Students writing a literature review that draws on 30–80 sources find Auto Bibliography especially useful: it eliminates repetitive formatting work and flags missing DOIs or incomplete metadata before you submit. You can also manage all your references in one place and export them as a formatted reference list or integrate them directly into your thesis document.
If you are also writing the introduction chapter of your thesis and wondering how to weave citations into academic prose naturally, see our guide on how to write a thesis introduction step by step.
Frequently Asked Questions
What is the basic format for an APA in-text citation?
The basic APA in-text citation format is (Author Last Name, Year). For a direct quote, add the page number: (Author Last Name, Year, p. X). If the author is named in your sentence, only the year goes in parentheses: Smith (2023) found that…
How do I cite a source with no author in APA?
When a source has no identified author, use the first few words of the title in place of the author name. Italicise book or report titles; use quotation marks for article or chapter titles. Example: (Cognitive Load, 2021) or (“Memory and Learning,” 2021).
How do I cite ChatGPT or other AI-generated content in APA?
Cite AI-generated text similarly to personal communication, because the exact output is not retrievable by another reader. In-text: (OpenAI, 2024). Reference list: OpenAI. (2024). ChatGPT (GPT-4o) [Large language model]. https://chat.openai.com. Include the specific prompt in a footnote or appendix if your institution requires it.
What is the difference between a reference list and a bibliography in APA?
An APA reference list includes only the sources you cited in the text. A bibliography includes all sources you consulted, whether cited or not. APA style uses a reference list, not a bibliography.
How do I format the APA reference list?
The reference list starts on a new page headed References (centred, bold). Entries are listed alphabetically by first author’s last name. Use a hanging indent (first line flush left, subsequent lines indented 0.5 in). Double-space all entries. Do not number the entries.
Do I need to include a DOI in every APA reference?
Include a DOI whenever one is available — it is preferred over a URL. Format it as a hyperlink: https://doi.org/10.xxxx/xxxxx. If no DOI exists, include the URL of the journal home page. You do not need to write “Retrieved from” before the URL in APA 7th edition.
How many authors do I list in an APA reference?
For works with 1–20 authors, list all author names in the reference entry. For works with 21 or more authors, list the first 19, insert an ellipsis (…), then the final author’s name.
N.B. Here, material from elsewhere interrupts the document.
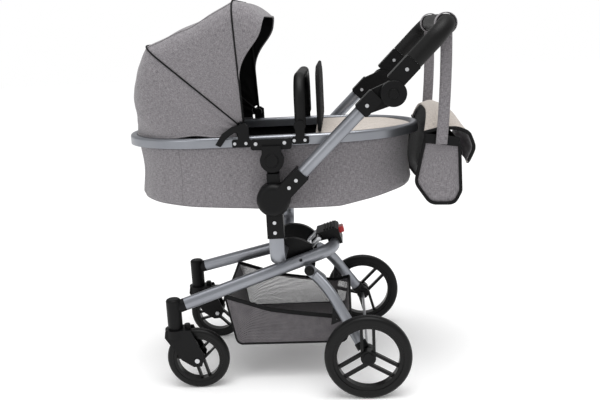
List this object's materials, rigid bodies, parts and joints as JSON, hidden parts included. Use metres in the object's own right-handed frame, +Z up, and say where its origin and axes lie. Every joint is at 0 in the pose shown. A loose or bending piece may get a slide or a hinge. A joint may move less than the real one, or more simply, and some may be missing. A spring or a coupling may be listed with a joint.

In in-text citations, use (First Author et al., Year) for any work with three or more authors.
What changed between APA 6th and 7th edition?
Key changes in APA 7th edition (2020): (1) Running head removed for student papers. (2) et al. used from the first in-text citation for 3+ authors (was 6+). (3) Up to 20 authors listed in the reference (was 6). (4) DOI formatted as a hyperlink. (5) Publisher location removed from book references. (6) New guidance on citing AI tools, social media, and podcasts.